# REQUIRED WORK
Will you return, word for word, only the lines from the top of the data below down to and including the one with "return frames"?
····················
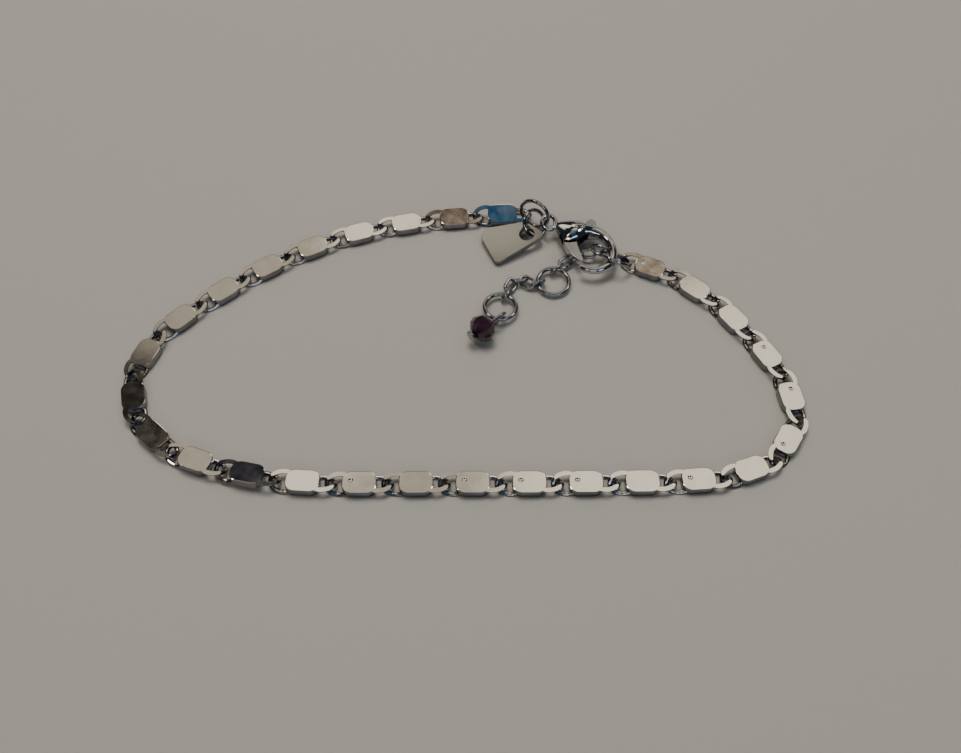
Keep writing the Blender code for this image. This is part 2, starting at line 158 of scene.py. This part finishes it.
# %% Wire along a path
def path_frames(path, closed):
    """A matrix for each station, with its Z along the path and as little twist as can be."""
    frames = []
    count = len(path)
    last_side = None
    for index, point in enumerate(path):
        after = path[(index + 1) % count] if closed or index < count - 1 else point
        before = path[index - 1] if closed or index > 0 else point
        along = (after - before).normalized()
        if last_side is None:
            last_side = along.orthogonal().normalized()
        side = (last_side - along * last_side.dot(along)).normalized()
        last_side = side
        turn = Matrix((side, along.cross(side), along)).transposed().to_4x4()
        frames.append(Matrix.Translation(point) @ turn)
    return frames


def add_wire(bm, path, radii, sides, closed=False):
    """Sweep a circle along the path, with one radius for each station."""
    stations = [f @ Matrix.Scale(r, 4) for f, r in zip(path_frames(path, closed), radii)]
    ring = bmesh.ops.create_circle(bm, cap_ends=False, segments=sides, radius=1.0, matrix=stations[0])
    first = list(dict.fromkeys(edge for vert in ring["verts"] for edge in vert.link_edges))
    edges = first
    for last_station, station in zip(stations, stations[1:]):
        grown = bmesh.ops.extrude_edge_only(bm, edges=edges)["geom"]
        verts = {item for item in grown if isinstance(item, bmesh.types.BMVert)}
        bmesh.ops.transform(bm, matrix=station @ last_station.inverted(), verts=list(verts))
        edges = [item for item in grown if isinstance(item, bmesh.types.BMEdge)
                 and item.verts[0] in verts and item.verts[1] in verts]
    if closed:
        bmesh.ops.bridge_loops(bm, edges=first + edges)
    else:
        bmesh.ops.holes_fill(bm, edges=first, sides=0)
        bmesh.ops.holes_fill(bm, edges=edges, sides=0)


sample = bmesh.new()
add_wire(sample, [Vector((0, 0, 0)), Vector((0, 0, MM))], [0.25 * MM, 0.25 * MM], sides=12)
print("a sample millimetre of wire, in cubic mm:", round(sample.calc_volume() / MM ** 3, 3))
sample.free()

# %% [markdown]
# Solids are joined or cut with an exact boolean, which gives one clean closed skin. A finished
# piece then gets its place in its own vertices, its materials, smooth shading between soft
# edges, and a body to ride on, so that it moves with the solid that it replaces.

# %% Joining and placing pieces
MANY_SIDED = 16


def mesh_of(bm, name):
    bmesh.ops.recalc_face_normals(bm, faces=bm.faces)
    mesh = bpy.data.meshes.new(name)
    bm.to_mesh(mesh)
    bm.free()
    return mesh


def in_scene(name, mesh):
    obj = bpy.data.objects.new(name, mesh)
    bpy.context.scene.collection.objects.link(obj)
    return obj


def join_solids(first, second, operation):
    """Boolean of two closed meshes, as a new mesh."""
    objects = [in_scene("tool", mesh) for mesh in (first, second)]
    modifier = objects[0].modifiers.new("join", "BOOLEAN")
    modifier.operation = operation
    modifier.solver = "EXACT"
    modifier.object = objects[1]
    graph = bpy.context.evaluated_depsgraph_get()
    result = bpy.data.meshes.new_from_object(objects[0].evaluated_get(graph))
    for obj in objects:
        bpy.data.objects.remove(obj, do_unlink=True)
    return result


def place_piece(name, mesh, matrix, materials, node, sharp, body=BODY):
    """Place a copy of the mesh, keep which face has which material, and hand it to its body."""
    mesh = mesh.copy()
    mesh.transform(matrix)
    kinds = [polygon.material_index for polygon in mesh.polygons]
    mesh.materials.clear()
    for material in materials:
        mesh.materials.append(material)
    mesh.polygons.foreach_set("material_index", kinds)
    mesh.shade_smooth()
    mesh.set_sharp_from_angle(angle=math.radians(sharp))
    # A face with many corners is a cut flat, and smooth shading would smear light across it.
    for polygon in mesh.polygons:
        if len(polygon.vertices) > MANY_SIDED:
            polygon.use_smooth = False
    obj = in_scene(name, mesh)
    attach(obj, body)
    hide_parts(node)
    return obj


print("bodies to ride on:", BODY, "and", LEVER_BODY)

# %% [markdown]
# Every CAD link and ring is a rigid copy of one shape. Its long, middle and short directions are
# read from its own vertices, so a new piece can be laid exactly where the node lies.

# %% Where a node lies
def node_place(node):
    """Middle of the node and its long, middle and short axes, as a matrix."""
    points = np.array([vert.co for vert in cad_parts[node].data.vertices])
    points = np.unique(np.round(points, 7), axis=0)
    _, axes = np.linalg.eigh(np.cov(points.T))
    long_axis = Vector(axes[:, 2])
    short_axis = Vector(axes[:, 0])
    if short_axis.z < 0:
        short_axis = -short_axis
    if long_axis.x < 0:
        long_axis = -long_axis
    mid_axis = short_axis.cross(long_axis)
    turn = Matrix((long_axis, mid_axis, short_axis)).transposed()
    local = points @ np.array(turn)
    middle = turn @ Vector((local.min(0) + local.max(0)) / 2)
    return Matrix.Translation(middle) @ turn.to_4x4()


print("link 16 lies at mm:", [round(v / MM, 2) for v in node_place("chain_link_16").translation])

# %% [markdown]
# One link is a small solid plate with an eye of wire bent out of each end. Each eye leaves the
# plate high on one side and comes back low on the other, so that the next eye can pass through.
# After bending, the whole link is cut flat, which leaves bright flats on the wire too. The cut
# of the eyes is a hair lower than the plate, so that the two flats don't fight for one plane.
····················
# FINISHED ANSWER
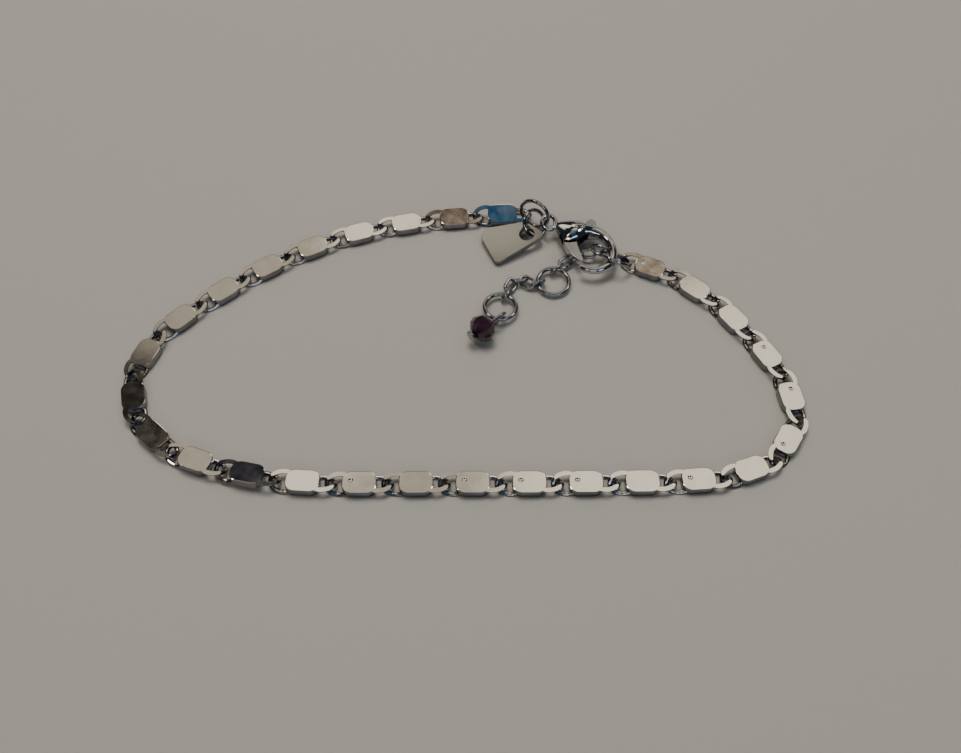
Keep writing the Blender code for this image. This is part 2, starting at line 158 of scene.py. This part finishes it.
# %% Wire along a path
def path_frames(path, closed):
    """A matrix for each station, with its Z along the path and as little twist as can be."""
    frames = []
    count = len(path)
    last_side = None
    for index, point in enumerate(path):
        after = path[(index + 1) % count] if closed or index < count - 1 else point
        before = path[index - 1] if closed or index > 0 else point
        along = (after - before).normalized()
        if last_side is None:
            last_side = along.orthogonal().normalized()
        side = (last_side - along * last_side.dot(along)).normalized()
        last_side = side
        turn = Matrix((side, along.cross(side), along)).transposed().to_4x4()
        frames.append(Matrix.Translation(point) @ turn)
    return frames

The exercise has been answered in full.